Where is “line in the sand risk” for the pair now?

EURUSD has risk defined against the 38.2%-50% retracement of the move down today.

EURUSD has risk defined against the 38.2%-50% retracement of the move down today.

Looking at the hourly chart above, if you were to put a Fibonacci Retracement from the high today to the low today, the 38.2-50% of the trend move lower comes in at 1.24407 and 1.24582 respectively. The low from Monday comes in at 1.2438 just below the 38.2% retracement level at 1.24407. The low from yesterday’s trading comes in at the 1.24565. This is just below the 50% level at 1.24582. The “Correction Zone” from today’s move corresponds with lows for the week. Nice.

I would expect that this would be a RISK defining area on corrections now. Stay below the bears remain in control. Move above and there is something I don’t see. On a move higher we should go up and test the 100 hour MA (at 1.2500 currently – oh that old chestnut -ie. the October 3, 2014 low).
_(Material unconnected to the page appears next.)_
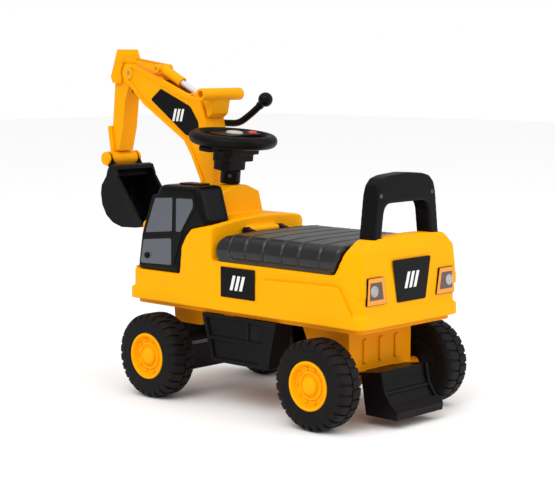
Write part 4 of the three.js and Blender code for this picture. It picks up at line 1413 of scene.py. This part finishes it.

What might I not see? I guess a surprisingly weak employment report. However, given the employment preview indicators we have seen this month including ADP (230K), Employment component on ISMs (Manufacturing 55.5 vs 54.6, Non Manufacturing 59.6 vs 58.5), and Initial Claims (4 week MA lowest since 2000), a surprisingly weak employment report does not seem in the cards. Does it? The trend lower should continue.


Although this commentary is a little old and a little new, trading is about constantly reevaluating the landscape for land mines and reevaluating the risks as well. The ECB played out. The price action has so far done what was expected. The Unemployment is on tap next with expectations to keep the fundamental picture looking more bearish for the EURUSD.

What about the technicals? The charts are also bearish and risk can be defined against some broken levels that are now in our rear view mirror. As a result, it remains a matter of following the steps until the time the market says, “you have crossed the line in the sand. It is time for a bigger correction/reversal higher”. Until then, the bears remain in control and there is room to roam.